### Task requirements
Please print the full listing exactly.

### Working data
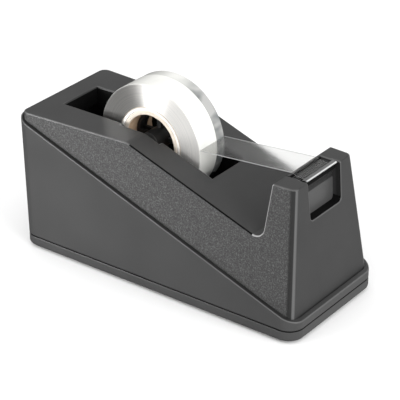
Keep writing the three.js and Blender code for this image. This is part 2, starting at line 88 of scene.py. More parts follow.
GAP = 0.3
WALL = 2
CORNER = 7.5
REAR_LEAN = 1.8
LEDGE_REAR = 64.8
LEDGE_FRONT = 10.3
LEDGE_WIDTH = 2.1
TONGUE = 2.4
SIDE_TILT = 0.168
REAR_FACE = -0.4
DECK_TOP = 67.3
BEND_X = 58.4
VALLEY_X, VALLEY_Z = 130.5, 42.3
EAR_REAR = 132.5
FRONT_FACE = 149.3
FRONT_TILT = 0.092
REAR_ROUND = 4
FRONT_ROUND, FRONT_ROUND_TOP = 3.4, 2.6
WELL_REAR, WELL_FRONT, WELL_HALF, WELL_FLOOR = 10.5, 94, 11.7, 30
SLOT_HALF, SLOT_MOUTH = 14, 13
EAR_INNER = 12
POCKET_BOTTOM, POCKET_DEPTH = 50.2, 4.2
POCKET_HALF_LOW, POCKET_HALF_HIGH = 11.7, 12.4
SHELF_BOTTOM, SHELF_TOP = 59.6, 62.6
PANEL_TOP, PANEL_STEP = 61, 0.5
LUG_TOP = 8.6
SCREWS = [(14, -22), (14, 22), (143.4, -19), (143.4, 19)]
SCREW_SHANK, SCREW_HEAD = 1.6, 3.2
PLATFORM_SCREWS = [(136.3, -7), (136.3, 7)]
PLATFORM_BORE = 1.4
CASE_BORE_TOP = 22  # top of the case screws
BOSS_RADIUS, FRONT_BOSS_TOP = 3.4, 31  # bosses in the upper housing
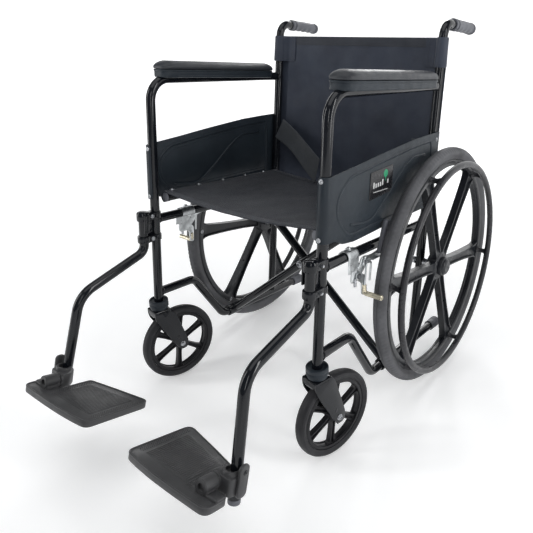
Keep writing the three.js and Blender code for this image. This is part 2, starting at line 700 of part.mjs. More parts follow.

### Solution to this problem
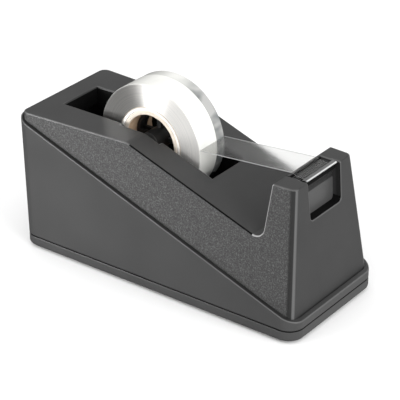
Keep writing the three.js and Blender code for this image. This is part 2, starting at line 88 of scene.py. More parts follow.
GAP = 0.3
WALL = 2
CORNER = 7.5
REAR_LEAN = 1.8
LEDGE_REAR = 64.8
LEDGE_FRONT = 10.3
LEDGE_WIDTH = 2.1
TONGUE = 2.4
SIDE_TILT = 0.168
REAR_FACE = -0.4
DECK_TOP = 67.3
BEND_X = 58.4
VALLEY_X, VALLEY_Z = 130.5, 42.3
EAR_REAR = 132.5
FRONT_FACE = 149.3
FRONT_TILT = 0.092
REAR_ROUND = 4
FRONT_ROUND, FRONT_ROUND_TOP = 3.4, 2.6
WELL_REAR, WELL_FRONT, WELL_HALF, WELL_FLOOR = 10.5, 94, 11.7, 30
SLOT_HALF, SLOT_MOUTH = 14, 13
EAR_INNER = 12
POCKET_BOTTOM, POCKET_DEPTH = 50.2, 4.2
POCKET_HALF_LOW, POCKET_HALF_HIGH = 11.7, 12.4
SHELF_BOTTOM, SHELF_TOP = 59.6, 62.6
PANEL_TOP, PANEL_STEP = 61, 0.5
LUG_TOP = 8.6
SCREWS = [(14, -22), (14, 22), (143.4, -19), (143.4, 19)]
SCREW_SHANK, SCREW_HEAD = 1.6, 3.2
PLATFORM_SCREWS = [(136.3, -7), (136.3, 7)]
PLATFORM_BORE = 1.4
CASE_BORE_TOP = 22  # top of the case screws
BOSS_RADIUS, FRONT_BOSS_TOP = 3.4, 31  # bosses in the upper housing
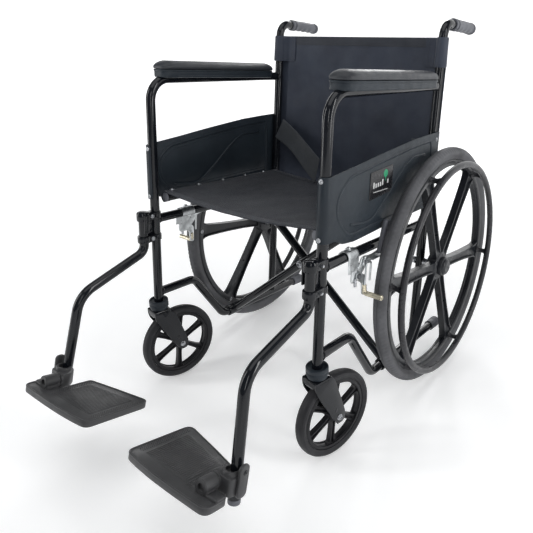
Keep writing the three.js and Blender code for this image. This is part 2, starting at line 700 of part.mjs. More parts follow.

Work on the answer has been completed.